I'm happy to listen and respond to criticism and be called out for letting my guard down and go back to bad habits, preferably subtley though. But yeah if it annoys even me it's no good, at least knowing that I have the problem I can keep an eye out and avoid it the best I can.

Also working on my issues with impulsiveness by reading over my own messages before posting.


RE: Avali Nexus Forum Thread: 4 Score and Several Threads Ago... - Surge - 08-29-2016

(08-29-2016, 12:53 PM)Rahizel Wrote:
(08-29-2016, 12:48 PM)Surge Wrote: I can't an won't speak for others, even though I doubt they'll speak for themselves, but what's always pissed the hell out of me is how needy you are. That tendency to chime in with no contribution other than the fact that you aren't currently receiving attention, which you've managed to translate into the RP as well and put ME off from trying to RP at all so I don't have to deal with a character whose sole purpose is to be a "rover sue."
If you want to have discussions with people and not get "the cold shoulder" from the "cool kids club" you need to be able to say things worth discussing, provide an actual contribution to the conversation at hand or provide a genuinely interesting topic, not just shuffle in and make yourself known. Generally speaking speaking people will not give a shit about you and your feelings unless you can establish a reason for them to separately.
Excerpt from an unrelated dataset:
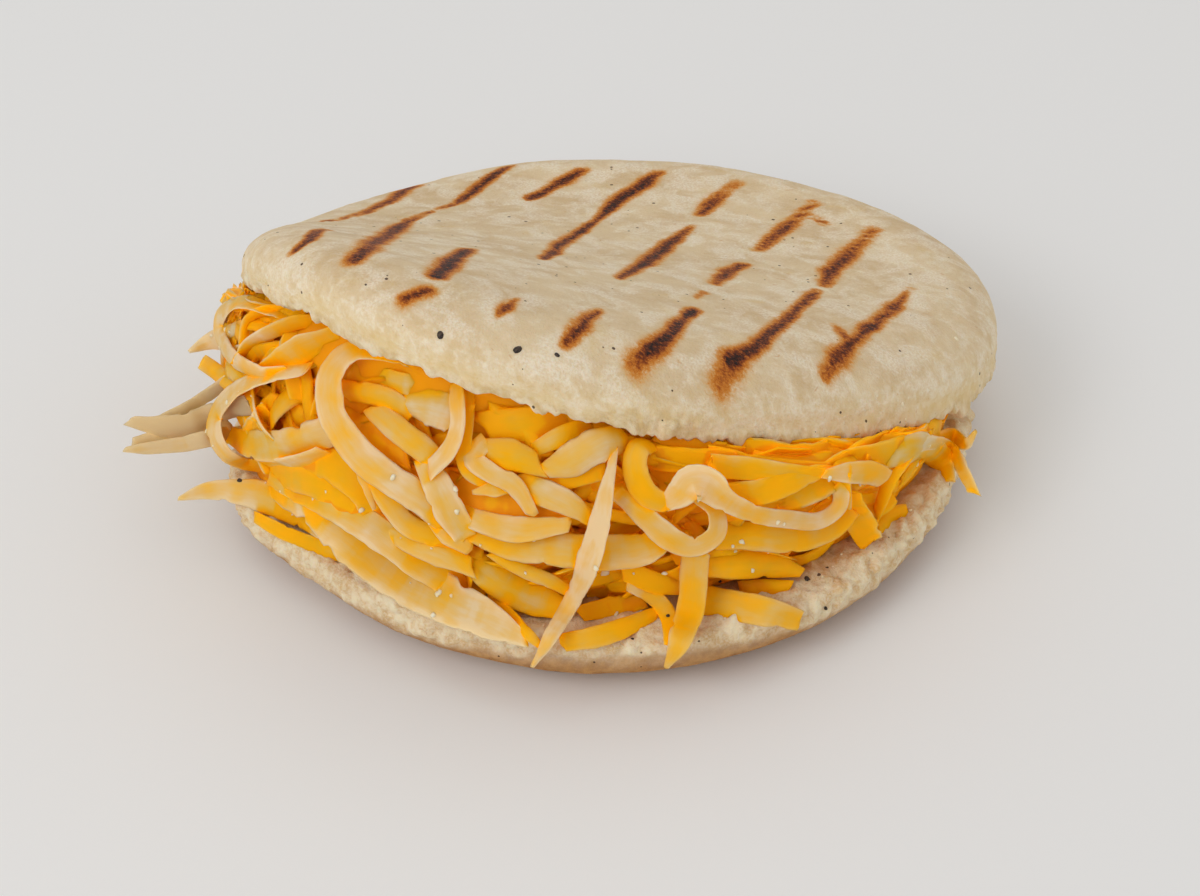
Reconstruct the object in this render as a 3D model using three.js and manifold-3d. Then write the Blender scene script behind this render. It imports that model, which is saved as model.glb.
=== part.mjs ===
// A grilled corn cake (arepa), split from the front and propped open by a heap of shredded cheese.
// Millimetres, +Z up. The origin is the centre of the flat underside; -Y is the open front.

import * as THREE from 'three';
import { mergeVertices } from 'three/addons/utils/BufferGeometryUtils.js';
import Module from 'manifold-3d';

const wasm = await Module();
wasm.setup();

// The cake, as it was before it was opened.
const RADIUS = 55;
const THICKNESS = 21.5;
const CUT_HEIGHT = 10.5; // where the knife went in, above the underside
const LIP_TUCK = 0.3; // how far the cut edge draws in from the widest part
const FOOT_INSET = 13; // the underside's rounded edge, inwards
const FOOT_RISE = 6.5; // and upwards
const SHOULDER_INSET = 11; // the top's rounded edge, inwards
const SHOULDER_DROP = 7; // and downwards
const AROUND = 56; // faces round the rim

// The outlines are not quite round: each lobe is [size, number of lobes, degrees of the first].
const BASE_LOBES = [[2.0, 2, 63], [0.55, 3, 60]];
const BASE_BULGE = { size: 3.4, at: -156, spread: 13 }; // pressed out at the left of the mouth
const LID_LOBES = [[2.35, 2, 29], [2.2, 3, 10]];
const LID_SHRINK = 1;

// How the upper half is lifted: it bends up from a hinge line across the back, steepest in the middle
// where the cheese holds it, and the left side opens wider than the right.
const HINGE_Y = 41.85;
const HINGE_SOFTNESS = 2;
const FIRST_SLOPE = 4.2;
const MORE_SLOPE = 20.8;
const SLOPE_LENGTH = 110.7;
const LEFT_LIFT = 0.58;
const LID_SINK = 0.4; // pressed into the lower half behind the hinge, so that the two are one
const BEND_STEP = 1;
const BEND_REACH = 120; // the table of the bend runs this far from the hinge

// The uncut wall that still joins the halves round the back, from one end of the cut to the other.
const WALL_FROM = -4;
const WALL_TO = 156;
const WALL_RECESS = 1.2; // behind the rim, so that the cut still shows as a groove
const WALL_DEPTH = 7;
const WALL_OVERLAP = 1.2;

// The cheese. The heap's face is an ellipsoid; the core stands behind it and the shreds lie on it.
const FACE_CENTRE = new THREE.Vector3(-3, 0, 22);
const FACE_SIZE = new THREE.Vector3(54, 51, 40);
const CORE_INSET = 3;
const CORE_BACK = 24; // how far back under the lid the cheese reaches
const CORE_WAIST = 0.93; // the core's width at its floor and ceiling, as a share of its middle
const SHRED_THICKNESS = 1.5;
const SHRED_STEP = 4.2;
const ROOT = 1; // how far a shred's rib reaches into the core
const [PROUD, WIDTH] = [2, 3]; // columns of a stop
const CLEARANCE = 0.3; // kept between cheese and bread
const SLIVER = 0.02;
const SETTLE_ROUNDS = 3;
const SAME_POINT = 1e-3;

// Where the shreds are laid out from: a point in front of the mouth, looking down into it.
const LAYOUT_RISE = 39;
const LAYOUT_REACH = 480;
const LAYOUT_AIM = new THREE.Vector3(-1.8, 0, -1);
const REACH_NEAR = 90;
const REACH_FAR = 60;
const SIGHT_STEP = 0.4;

const radians = THREE.MathUtils.degToRad;
const clamp = THREE.MathUtils.clamp;
const lerp = THREE.MathUtils.lerp;

function lobed(radius, lobes, angle) {
  const height = ([size, count, at]) => size * Math.cos(count * (angle - radians(at)));
  return lobes.reduce((sum, lobe) => sum + height(lobe), radius);
}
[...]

Yeah I do that a lot and it annoys the crap out of me when I catch myself doing it. I was planning on removing the gryphon character from the RP because thats all it was used for. Old habits die hard but they DO die.

I'm happy to listen and respond to criticism and be called out for letting my guard down and go back to bad habits, preferably subtley though. But yeah if it annoys even me it's no good, at least knowing that I have the problem I can keep an eye out and avoid it the best I can.

Also working on my issues with impulsiveness by reading over my own messages before posting.
Well I mean if it bugs you as much as it does others it may be wise to address it upfront rather than post something, let it piss people off, and get silently angry at yourself. edits can be your friend.